Veri merkezleri için değişmeyen tek şey DEĞİŞİM
Veri merkezlerindeki değişim ve yaşanan değişim süreci ilgili gelişmeler dosyamızda.Yapılan araştırmalar 2020 yılına kadar kayıt altına alınan veri büyüklüğünün 45-50 katına çıkacağını öngörüyor. Burada devasa bir büyüme oranından bahsediyoruz.
Bu müthiş büyüme verinin yönetimini, depolanmasını ve analizini her geçen gün daha da kritik hale getiriyor. Yeni nesil veri merkezlerinde bu büyümeyi adresleyebilecek, yönetebilecek yeni bileşenlere ihtiyaç olduğu çok açık. Buna bağlı olarak da geleneksel veri merkezi anlayışı geçerliliğini yitiriyor.
Özellikle Türkiye’de veri merkezi konusunda kurumların farkındalık düzeyi son yıllarda hızlı bir şekilde arttı. Kurumlar, artan veri miktarına paralel olarak veri merkezlerine daha fazla önem veriyor.

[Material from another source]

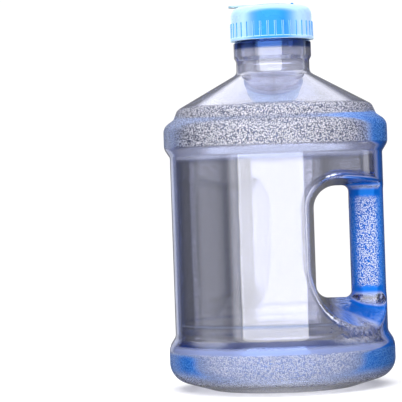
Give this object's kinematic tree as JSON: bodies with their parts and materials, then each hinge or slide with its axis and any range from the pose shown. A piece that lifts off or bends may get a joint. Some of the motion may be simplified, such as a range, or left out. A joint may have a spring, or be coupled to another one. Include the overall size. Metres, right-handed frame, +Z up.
{
  "type": "water jug",
  "caption": "Clear blue-tinted large water jug with a moulded-in side grip, ribbed base and shoulder rings, and a ribbed screw cap with a probe tube and stopper.",
  "frame": {"origin": "centre of the foot's standing plane, on the jug's axis", "axes": "+Z up along the jug's axis, +X towards the grip, +Y to the left of the grip seen from above with the grip to the right"},
  "size_m": [0.1702, 0.1702, 0.2886],
  "materials": {
    "clear_shell": "clear blue-tinted polycarbonate, glossy, with a fine moulded stipple on the shoulder, base and grip",
    "cap_plastic": "glossy moulded polyethylene",
    "cover_plastic": "glossy moulded polyethylene",
    "gasket_foam": "soft foamed liner",
    "stopper_plastic": "milky soft polyethylene"
  },
  "bodies": {
    "jug": {"jug_body": "clear_shell"},
    "gasket": {"cap_gasket": "gasket_foam"},
    "cap": {"screw_cap": "cap_plastic", "stopper_collar": "stopper_plastic"},
    "cover": {"dust_cover": "cover_plastic"},
    "plug": {"stopper": "stopper_plastic"}
  },
  "joints": [
    {"name": "cap_rise", "type": "slide", "parent": "jug", "child": "gasket", "axis": [0, 0, 1], "range_m": [0, 0.01]},
    {"name": "cap_turn", "type": "hinge", "parent": "gasket", "child": "cap", "pos_m": [0, 0, 0.2865], "axis": [0, 0, 1], "range_deg": [0, 900]},
    {"name": "cover_flip", "type": "hinge", "parent": "cap", "child": "cover", "pos_m": [0.016, 0, 0.2873], "axis": [0, 1, 0], "range_deg": [0, 150]},
    {"name": "stopper_swing", "type": "hinge", "parent": "cap", "child": "plug", "pos_m": [0.0139, 0, 0.2577], "axis": [0, -1, 0], "range_deg": [0, 105]}
  ],
  "couplings": [
    {"joint": "cap_rise", "follows": "cap_turn", "m_per_rad": 0.00063662}
  ]
}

Kurumlar her bir bağlantı tipi için ayrı veri depolama platformu almak yerine, bütün bağlantı ve veri tiplerini destekleyen bütünleşik veri depolama platformlarını tercih ediyor. Bunu yaparken de elbette güvenilir ve hızlı olmayı ve uzun vadede maliyet kontrolü sağlamayı amaçlıyorlar.

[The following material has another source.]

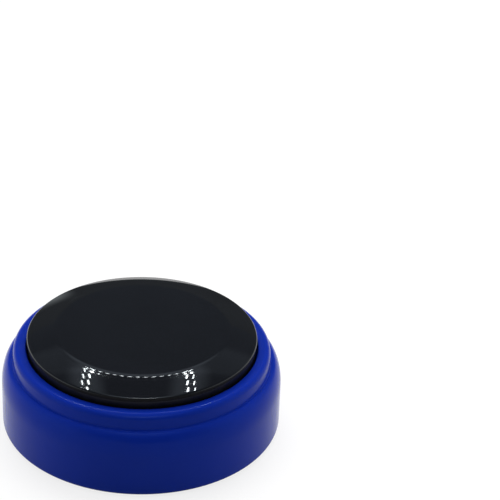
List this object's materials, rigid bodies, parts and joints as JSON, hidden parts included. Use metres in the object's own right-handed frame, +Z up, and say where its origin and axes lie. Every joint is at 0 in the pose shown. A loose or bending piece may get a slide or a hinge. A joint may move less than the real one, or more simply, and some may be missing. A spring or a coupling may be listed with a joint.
{
  "type": "talking clock",
  "caption": "Round talking clock in a stepped blue case with a large black push button on top, setting keys, speaker holes and a hinged battery door underneath.",
  "frame": {"origin": "centre of the round case on the table plane, at the undersides of the rubber feet", "axes": "+Z up through the push button; -Y is the side seen in front in the picture and carries the speaker, +Y the battery side; +X to the viewer's right"},
  "size_m": [0.088, 0.088, 0.0332],
  "materials": {
    "case_blue": "satin",
    "base_blue": "matte",
    "cap_black": "polished",
    "carrier_black": "satin",
    "spring_wire": "satin",
    "dome_silicone": "matte",
    "board_green": "satin",
    "chip_epoxy": "satin",
    "crystal_can": "satin",
    "capacitor_sleeve": "gloss",
    "screw_steel": "satin",
    "switch_body": "satin",
    "plunger_ivory": "satin",
    "key_black": "matte",
    "speaker_steel": "satin",
    "magnet_ferrite": "matte",
    "cone_paper": "matte",
    "gasket_foam": "matte",
    "cell_jacket": "satin",
    "contact_plate": "satin",
    "door_blue": "matte",
    "pad_foam": "matte",
    "switch_steel": "satin",
    "foot_rubber": "matte",
    "wire_red": "gloss",
    "wire_black": "gloss",
    "wire_white": "gloss"
  },
  "bodies": {
    "case": {"upper_housing": "case_blue", "base_cover": "base_blue", "return_springs": "spring_wire", "dome_switch": "dome_silicone", "main_board": "board_green", "voice_chip": "chip_epoxy", "crystal": "crystal_can", "capacitors": "capacitor_sleeve", "board_screws": "screw_steel", "set_switches": "switch_body", "speaker_frame": "speaker_steel", "speaker_magnet": "magnet_ferrite", "speaker_cone": "cone_paper", "speaker_gasket": "gasket_foam", "speaker_screws": "screw_steel", "battery_cell_front": "cell_jacket", "battery_cell_rear": "cell_jacket", "positive_contact": "contact_plate", "negative_contact": "contact_plate", "contact_bridge": "contact_plate", "contact_springs": "spring_wire", "slide_switch_can": "switch_steel", "switch_screws": "screw_steel", "case_screws": "screw_steel", "rubber_feet": "foot_rubber", "speaker_wire_red": "wire_red", "speaker_wire_black": "wire_black", "battery_wire_red": "wire_red", "battery_wire_black": "wire_black", "switch_wires": "wire_white"},
    "push_button": {"push_cap": "cap_black", "cap_screws": "screw_steel", "plunger_carrier": "carrier_black"},
    "door": {"battery_door": "door_blue", "door_pad": "pad_foam"},
    "alarm_slide": {"slide_switch_knob": "key_black"},
    "hour_key": {"hour_button": "key_black"},
    "hour_pin": {"hour_plunger": "plunger_ivory"},
    "minute_key": {"minute_button": "key_black"},
    "minute_pin": {"minute_plunger": "plunger_ivory"},
    "alarm_key": {"alarm_button": "key_black"},
    "alarm_pin": {"alarm_plunger": "plunger_ivory"},
    "volume_key": {"volume_button": "key_black"},
    "volume_pin": {"volume_plunger": "plunger_ivory"}
  },
  "joints": [
    {"name": "button_press", "type": "slide", "parent": "case", "child": "push_button", "axis": [0, 0, -1], "range_m": [0, 0.0025], "stiffness_N_per_m": 600, "springref_m": -0.003, "deforming": ["return_springs", "dome_switch"]},
    {"name": "battery_door_hinge", "type": "hinge", "parent": "case", "child": "door", "pos_m": [-0.02598, 0.016, 0.002], "axis": [0, 1, 0], "range_deg": [0, 75]},
    {"name": "alarm_switch_slide", "type": "slide", "parent": "case", "child": "alarm_slide", "axis": [1, 0, 0], "range_m": [0, 0.002]},
    {"name": "hour_press", "type": "slide", "parent": "case", "child": "hour_key", "axis": [0, 0, 1], "range_m": [0, 0.0005], "stiffness_N_per_m": 600, "springref_m": -0.0008},
    {"name": "hour_pin_slide", "type": "slide", "parent": "case", "child": "hour_pin", "axis": [0, 0, 1], "range_m": [0, 0.0005]},
    {"name": "minute_press", "type": "slide", "parent": "case", "child": "minute_key", "axis": [0, 0, 1], "range_m": [0, 0.0005], "stiffness_N_per_m": 600, "springref_m": -0.0008},
    {"name": "minute_pin_slide", "type": "slide", "parent": "case", "child": "minute_pin", "axis": [0, 0, 1], "range_m": [0, 0.0005]},
    {"name": "alarm_press", "type": "slide", "parent": "case", "child": "alarm_key", "axis": [0, 0, 1], "range_m": [0, 0.0005], "stiffness_N_per_m": 600, "springref_m": -0.0008},
    {"name": "alarm_pin_slide", "type": "slide", "parent": "case", "child": "alarm_pin", "axis": [0, 0, 1], "range_m": [0, 0.0005]},
    {"name": "volume_press", "type": "slide", "parent": "case", "child": "volume_key", "axis": [0, 0, 1], "range_m": [0, 0.0005], "stiffness_N_per_m": 600, "springref_m": -0.0008},
    {"name": "volume_pin_slide", "type": "slide", "parent": "case", "child": "volume_pin", "axis": [0, 0, 1], "range_m": [0, 0.0005]}
  ],
  "couplings": [
    {"joint": "hour_pin_slide", "follows": "hour_press", "ratio": 1},
    {"joint": "minute_pin_slide", "follows": "minute_press", "ratio": 1},
    {"joint": "alarm_pin_slide", "follows": "alarm_press", "ratio": 1},
    {"joint": "volume_pin_slide", "follows": "volume_press", "ratio": 1}
  ]
}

Günümüzde iş gereksinimleri daha fazla depolama kapasitesi, yüksek yoğunluklu bilgi işlem, enerji verimliği, çevresel faktörler, BT verimliliği ve konsolidasyon, güvenlik gibi unsurları ön plana çıkararak mevcut veri merkezlerinin sınırlarını zorluyor. Veri merkezlerinde son dönemde iş sürekliliği, felaketten kurtarma, bulut bilişim, sanallaştırma, operasyonel esneklik, merkezi yönetim ve raporlama, sistemlerin otomasyon ve entegrasyonu, sistem ve makinelerin efektif çalıştırılması en önemli konular. Özellikle bulut bilişim ve ağ teknolojilerindeki gelişmeleri veri merkezi kullanımını daha popüler hale getiriyor. Veri artık iş dünyasının en önemli olgusu. Veriyi iyi yönetmeden rekabet imkansız. Bu yüzden yeni nesil iş yapma şekillerinin odağında veri merkezleri var. Veri merkezleri de sürekli bir dönüşüm halinde.